- **Problem**
Find every line in the records below that holds the word "objects" and copy it.

- **The records**

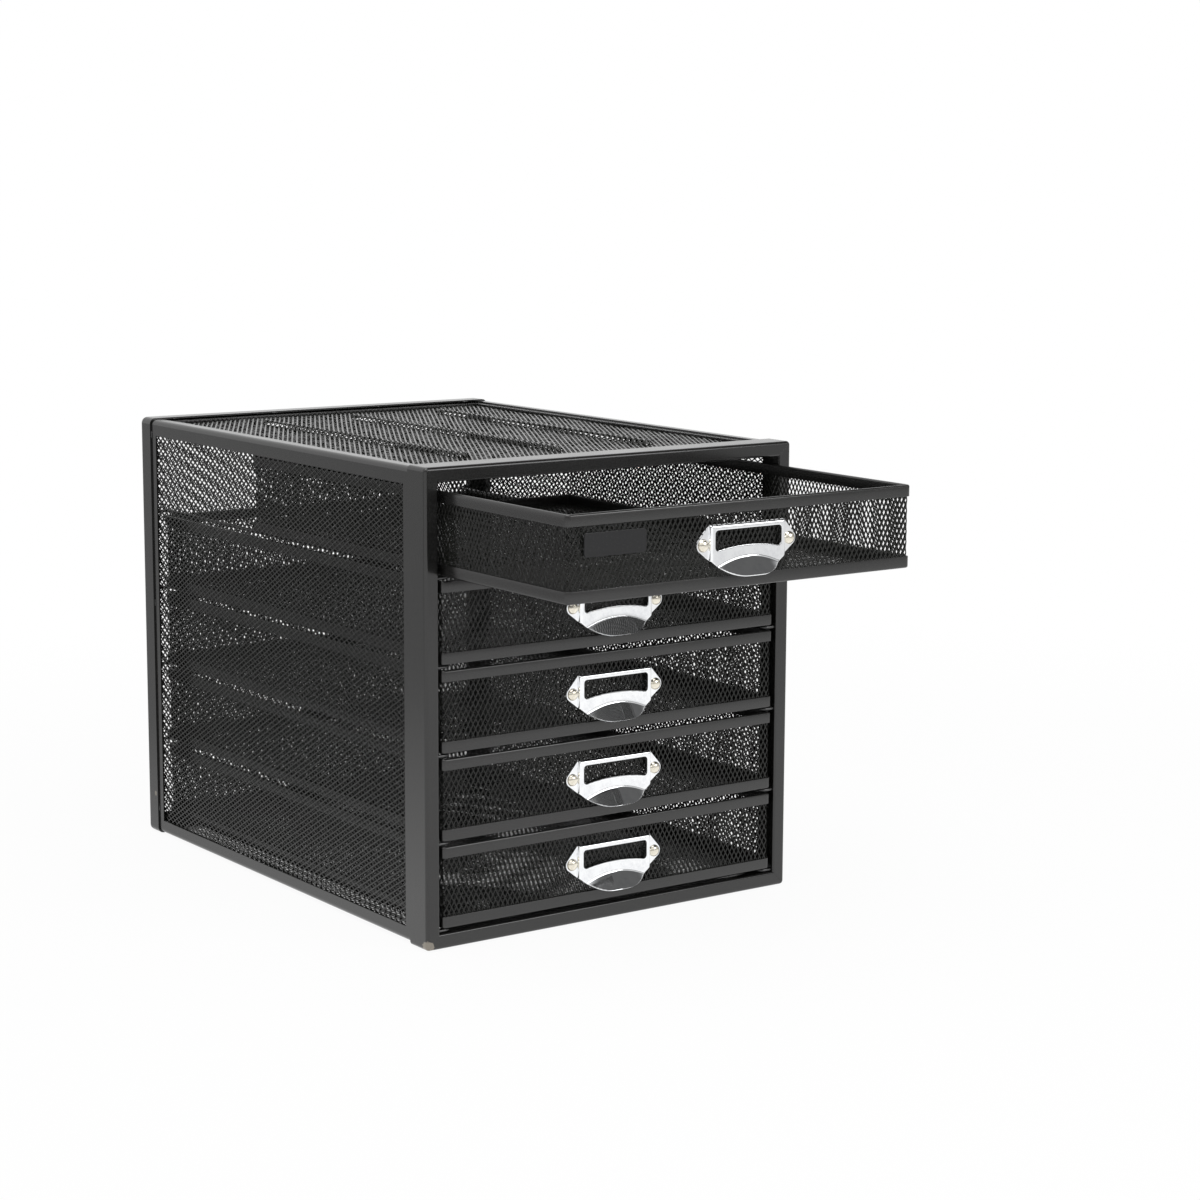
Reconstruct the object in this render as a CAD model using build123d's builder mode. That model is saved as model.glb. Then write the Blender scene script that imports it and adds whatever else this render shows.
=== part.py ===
from build123d import *
from math import hypot, sqrt
import os

# Mesh drawer organizer in millimetres. X is the width, the drawers open towards -Y and Z is up.
# The origin is the middle of the front frame's underside, on the surface that the cabinet stands on.

# drawers, numbered from the top one down
drawer_count = 5
drawer_width = 251.0
drawer_length = 357.0
drawer_height = 50.2
drawer_corner_radius = 3.0
rim_height = 7.0
bottom_rim_height = 7.2
floor_border = 10.0
rim_sheet = 0.8
mesh_sheet = 0.8
floor_sheet = 0.5
top_drawer_opening = 128.0

# wire runners under both edges of each drawer
runner_diameter = 2.3
runner_sides = 8
runner_inset = 6.9
runner_bend_cut = 2.8
runner_slide_gap = 0.3
runner_gap_below = 0.6

# room round the drawers
side_clearance = 2.1
bottom_clearance = 2.6
head_clearance = 4.8
face_recess = 0.5
rear_clearance = 9.5

# folded front and rear frames
frame_sheet = 1.0
frame_face = 9.4
frame_return = 6.0
frame_fold_radius = 2.0
front_frame_depth = 19.0
front_corner_radius = 2.5
rear_frame_depth = 15.0
rear_corner_radius = 4.0
rear_fold_radius = 3.5

# flat frames that hold the cabinet's meshes
panel_flange = 8.0
panel_fold_radius = 3.2
panel_lap = 11.4
side_post_strip = 6.5
side_top_bar = 10.5
side_bottom_bar = 9.0
top_side_strip = 6.0
top_end_strip = 10.0
mesh_lap = 4.0
rear_mesh_inset = 1.2

# pressed ribs in the top mesh
rib_count = 3
rib_spacing = 70.0
rib_length = 255.0
rib_width = 8.0
rib_height = 2.5
rib_draft = 35.0

# diamond gaps: full cells across and up each mesh, small enough to hold what lies in the drawers
strand = 2.6
front_cell_count = (3, 2)
side_cell_count = (2, 2)
back_cell_count = (2, 2)
cabinet_side_cell_count = (2, 14)
cabinet_top_cell_count = (12, 2)
cabinet_bottom_cell_count = (3, 3)
cabinet_rear_cell_count = (2, 14)
net_margin = 1.0
corner_seam = 0.1

# label pull
pull_top_drop = 13.0
pull_width = 54.7
pull_sheet = 0.9
pull_rise = 2.9
ear_drop = 11.5
ear_radius = 4.6
pull_foot_width = 44.0
pull_foot_drop = 24.5
pull_arch_rise = 5.0
window_width = 45.4
window_top = 3.0
window_height = 12.0
window_arch_rise = 2.2
window_chamfer = 2.0
lip_reach = 8.1
lip_flat_width = 27.0
lip_drop = 29.3
rivet_head_radius = 3.8
rivet_head_height = 2.3
rivet_crown_rise = 1.5
rivet_crown_run = 2.2
rivet_sides = 10
rivet_shank_radius = 1.5
rivet_tail_radius = 2.6
rivet_tail_height = 0.8
rivet_clearance = 0.1
rivet_head_gap = 0.15

# derived sizes
drawer_pitch = drawer_height + runner_gap_below + runner_diameter + runner_slide_gap
lowest_drawer_z = frame_face + bottom_clearance
stack_height = (drawer_count - 1) * drawer_pitch + drawer_height
cabinet_width = drawer_width + 2 * (side_clearance + frame_face)
cabinet_depth = drawer_length + face_recess + rear_clearance
cabinet_height = lowest_drawer_z + stack_height + head_clearance + frame_face
front_y = -front_frame_depth / 2
rear_y = front_y + cabinet_depth
closed_face_y = front_y + face_recess
opening_width = cabinet_width - 2 * frame_face
opening_height = cabinet_height - 2 * frame_face
panel_front_y = front_y + front_frame_depth - panel_lap
panel_rear_y = rear_y - rear_frame_depth + panel_lap
panel_half_width = cabinet_width / 2 - frame_sheet
mid_z = cabinet_height / 2
ear_spacing = pull_width + 2 * (rivet_head_radius + rivet_head_gap)

os.makedirs("parts", exist_ok=True)


def write_part(builder, name):
    builder.part.label = name
    export_step(builder.part, f"parts/{name}.step")


# Diamond gaps of a mesh: a staggered pattern of full cells, cut off at the window's edge.
def diamond_gaps(width, height, cells, web):
    across, up = cells
    cell_x = width / across
    cell_y = height / up
    shrink = 1 - web * hypot(cell_x, cell_y) / (cell_x * cell_y)
    half_x = cell_x / 2 * shrink
    half_y = cell_y / 2 * shrink
    full = [
        ((i + 0.5) * cell_x - width / 2, (j + 0.5) * cell_y - height / 2)
        for i in range(across)
        for j in range(up)
    ]
    between = [
        (i * cell_x - width / 2, j * cell_y - height / 2)
        for i in range(across + 1)
        for j in range(up + 1)
    ]
    with BuildSketch() as gaps:
        with Locations(*full, *between):
            Polygon((-half_x, 0), (0, -half_y), (half_x, 0), (0, half_y), align=None)
        Rectangle(width, height, mode=Mode.INTERSECT)
    return gaps.sketch


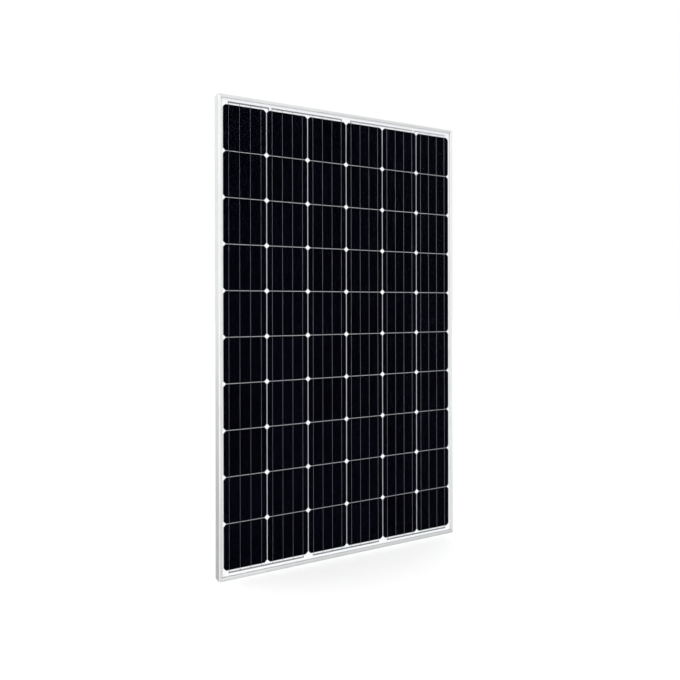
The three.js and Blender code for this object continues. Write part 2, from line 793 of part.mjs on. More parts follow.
function boxLid() {
  const plate = roundedRectangle(BOX_WIDTH, BOX_HEIGHT, BOX_CORNER);
  const raised = roundedRectangle(
    BOX_WIDTH - 2 * LID_PANEL_INSET,
    BOX_HEIGHT - 2 * LID_PANEL_INSET,
    BOX_CORNER,
  );
  const raisedThickness = LID_THICKNESS + LID_PANEL_THICKNESS;
  const parts = [
    slab(plate, LID_THICKNESS).translate(0, lidBase, 0),
    slab(raised, raisedThickness, LID_PANEL_THICKNESS / 2).translate(0, lidBase, 0),
  ];
  for (const side of [-1, 1]) {
    parts.push(...lidKnuckle(side * HINGE_SPREAD));
    parts.push(...lidLatch(side * LATCH.spread));
  }
  const bore = rodAlongX(KNUCKLE.bore, BOX_WIDTH, [0, hinge.y, hinge.z], ROUND_SIDES);
  return piece('junction_box_lid', carve(parts, [bore]), BLACK_PLASTIC);
}

function lidGasket() {
  const width = BOX_WIDTH - 2 * GASKET_INSET;
  const height = BOX_HEIGHT - 2 * GASKET_INSET;
  const ring = roundedRectangle(width, height, BOX_CORNER);
  ring.holes.push(roundedRectangle(
    width - 2 * GASKET_WIDTH,
    height - 2 * GASKET_WIDTH,
    BOX_CORNER - GASKET_WIDTH,
  ));
  const gasket = slab(ring, GASKET_THICKNESS).translate(0, gasketBase, 0);
  return piece('lid_gasket', gasket, BLACK_RUBBER);
}

function hingePin(name, side) {
  const length = KNUCKLE.width + 2 * (EAR.gap + EAR.width + PIN.proud);
  const pin = rodAlongX(PIN.radius, length, [side * HINGE_SPREAD, hinge.y, hinge.z], ROUND_SIDES);
  return piece(`hinge_pin_${name}`, pin, STEEL);
}

function glandBody() {
  return turned([
    [GLAND.bore, -GLAND.rise],
    [GLAND.spigot, -GLAND.rise],
    [GLAND.spigot, GLAND.collarGap],
    [GLAND.collar, GLAND.collarGap],
    [GLAND.collar, GLAND.collarDrop],
    [GLAND.thread, GLAND.collarDrop],
    [GLAND.thread, GLAND.threadDrop],
    [GLAND.seat, GLAND.threadDrop],
    [GLAND.seat, GLAND.seatDrop],
    [GLAND.bore, GLAND.seatDrop],
  ], ROUND_SIDES);
}

/** The rubber ring that grips a cable, held between the gland's seat and its nut. */
function glandSeal() {
  const outside = GLAND.seat - GLAND_SEAL.gap;
  const top = GLAND.seatDrop + GLAND_SEAL.gap;
  const end = GLAND.threadDrop + GLAND_SEAL.proud;
  return turned([
    [GLAND_SEAL.bore, top],
    [outside, top],
    [outside, end],
    [GLAND_SEAL.bore, end],
  ], ROUND_SIDES);
}

/** A hexagonal nut with a tapered end, bored to pass over the thread and to hold the seal. */
function glandNut() {
  const over = GLAND.thread + NUT.gap;
  return carve(
    [
      rodDownZ(NUT.hexRadius, NUT.hexRadius, GLAND.collarDrop + NUT.gap, NUT.hexDrop, 6),
      rodDownZ(NUT.taperTop, NUT.taperEnd, NUT.hexDrop - NUT.root, NUT.drop, ROUND_SIDES),
    ],
    [
      rodDownZ(over, over, 0, GLAND.threadDrop + NUT.root, ROUND_SIDES),
      rodDownZ(GLAND.bore, GLAND.bore, 0, 2 * NUT.drop, ROUND_SIDES),
    ],
  );
}

function junctionBox() {
  const group = new THREE.Group();
  group.add(boxBase(), boxLid(), lidGasket(), hingePin('left', -1), hingePin('right', 1));
  TOP_BUS_STRINGS.forEach((strings, lead) => group.add(terminal(lead)));
  for (let index = 0; index < TOP_BUS_STRINGS.length - 1; index++) {
    group.add(bypassDiode(index));
  }
  for (const [name, side] of [['left', -1], ['right', 1]]) {
    const gland = new THREE.Group();
    gland.position.set(side * GLAND_SPREAD, GLAND.axis, -BOX_HEIGHT / 2);
    gland.add(piece(`gland_body_${name}`, glandBody(), BLACK_PLASTIC));
    gland.add(piece(`gland_nut_${name}`, glandNut(), BLACK_PLASTIC));
    gland.add(piece(`gland_seal_${name}`, glandSeal(), BLACK_RUBBER));
    group.add(gland);
  }
  group.position.set(0, boxDepth, boxCentre);
  return group;
}

// ---- Assembly -----------------------------------------------------------------------------

const pad = boxPad();
pad.position.set(0, padDepth, boxCentre);

const panel = new THREE.Group();
panel.add(frameGroup(), laminateGroup(), pad, junctionBox());
panel.position.set(0, -PANEL_DEPTH / 2, PANEL_HEIGHT / 2);

const model = new THREE.Group();
model.add(panel);

export default model;
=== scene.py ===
"""A framed solar panel with 60 dark cells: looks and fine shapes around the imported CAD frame.

Everything is in metres in the CAD frame: X across, Y out of the back, Z up, glass facing -Y.
"""

import json
import math

import bmesh
import bpy
from mathutils import Matrix, Vector

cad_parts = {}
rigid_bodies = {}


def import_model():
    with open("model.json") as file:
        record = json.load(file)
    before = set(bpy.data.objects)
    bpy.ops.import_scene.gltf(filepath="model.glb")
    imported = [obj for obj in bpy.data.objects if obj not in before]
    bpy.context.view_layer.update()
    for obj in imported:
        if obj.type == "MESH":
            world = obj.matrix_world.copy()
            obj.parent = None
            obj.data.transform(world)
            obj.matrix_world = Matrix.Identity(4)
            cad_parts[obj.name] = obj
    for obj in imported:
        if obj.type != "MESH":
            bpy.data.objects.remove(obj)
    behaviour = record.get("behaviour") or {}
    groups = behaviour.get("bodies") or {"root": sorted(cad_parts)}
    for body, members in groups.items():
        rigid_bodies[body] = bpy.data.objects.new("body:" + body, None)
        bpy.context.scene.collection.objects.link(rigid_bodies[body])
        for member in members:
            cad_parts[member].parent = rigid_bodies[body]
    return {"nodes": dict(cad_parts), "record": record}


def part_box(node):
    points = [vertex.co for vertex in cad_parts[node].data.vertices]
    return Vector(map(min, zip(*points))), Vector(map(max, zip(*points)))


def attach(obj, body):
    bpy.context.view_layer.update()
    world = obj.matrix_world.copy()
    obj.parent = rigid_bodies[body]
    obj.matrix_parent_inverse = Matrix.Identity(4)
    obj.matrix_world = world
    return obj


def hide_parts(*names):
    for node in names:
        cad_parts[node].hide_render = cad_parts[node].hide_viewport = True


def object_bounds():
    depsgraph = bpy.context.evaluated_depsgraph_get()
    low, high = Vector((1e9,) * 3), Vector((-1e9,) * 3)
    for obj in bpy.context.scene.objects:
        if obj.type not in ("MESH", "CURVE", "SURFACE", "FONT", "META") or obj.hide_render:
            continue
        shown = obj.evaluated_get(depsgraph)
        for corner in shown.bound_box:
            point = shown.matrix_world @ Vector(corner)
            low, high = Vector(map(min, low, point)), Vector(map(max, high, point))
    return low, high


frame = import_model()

CAD_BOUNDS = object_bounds()
NODES = frame["nodes"]
SLOTS = {part["node"]: part["material_slot"] for part in frame["record"]["subparts"]}
MM = 0.001

# The panel's layout, as in the CAD model.
COLUMNS, ROWS, BUSBARS = 6, 10, 4
CELL = 156.75 * MM
STRING_PITCH = CELL + 3 * MM
CELL_PITCH = CELL + 2 * MM
INGOT_RADIUS = 105 * MM
WAFER_THICKNESS = 0.2 * MM
RIBBON_WIDTH = 1.1 * MM
RIBBON_THICKNESS = 0.2 * MM
BUS_WIDTH = 5 * MM
LEAD_SLIT = (9 * MM, 4 * MM)
LEADS = 4

GLASS_LOW, GLASS_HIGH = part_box("front_glass")
FILM_LOW, FILM_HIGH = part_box("backsheet")
CENTRE_Z = (GLASS_LOW.z + GLASS_HIGH.z) / 2
RIBBON_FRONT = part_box("cell_string_1")[0].y
WAFER_FRONT = RIBBON_FRONT + RIBBON_THICKNESS


def column_x(column):
    return (column - (COLUMNS - 1) / 2) * STRING_PITCH


def row_z(row):
    return CENTRE_Z + (row - (ROWS - 1) / 2) * CELL_PITCH


def busbar_x(column, busbar):
    return column_x(column) + ((busbar + 0.5) / BUSBARS - 0.5) * CELL


# ---- Camera and suns --------------------------------------------------------------------------

CAMERA_LENS = 33.84
CAMERA_SENSOR = 36.0
CAMERA_SIDE = -1.1665
CAMERA_DISTANCE = 2.093
CAMERA_HEIGHT = 0.1066
CAMERA_YAW = math.radians(-28.561)
CAMERA_ROLL = math.radians(-0.102)
CAMERA_SHIFT_Y = -0.0504


def make_camera():
    data = bpy.data.cameras.new("camera")
    data.lens = CAMERA_LENS
    data.sensor_width = CAMERA_SENSOR
    data.shift_y = CAMERA_SHIFT_Y
    camera = bpy.data.objects.new("camera", data)
    turn = Matrix.Rotation(CAMERA_YAW, 4, "Z") @ Matrix.Rotation(math.pi / 2, 4, "X")
    spot = (CAMERA_SIDE, WAFER_FRONT - CAMERA_DISTANCE, CENTRE_Z + CAMERA_HEIGHT)
    camera.matrix_world = Matrix.Translation(spot) @ turn @ Matrix.Rotation(CAMERA_ROLL, 4, "Z")
    bpy.context.scene.collection.objects.link(camera)
    bpy.context.scene.camera = camera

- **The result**
    before = set(bpy.data.objects)
    imported = [obj for obj in bpy.data.objects if obj not in before]
            bpy.data.objects.remove(obj)
        rigid_bodies[body] = bpy.data.objects.new("body:" + body, None)
        bpy.context.scene.collection.objects.link(rigid_bodies[body])
    for obj in bpy.context.scene.objects:
    camera = bpy.data.objects.new("camera", data)
    bpy.context.scene.collection.objects.link(camera)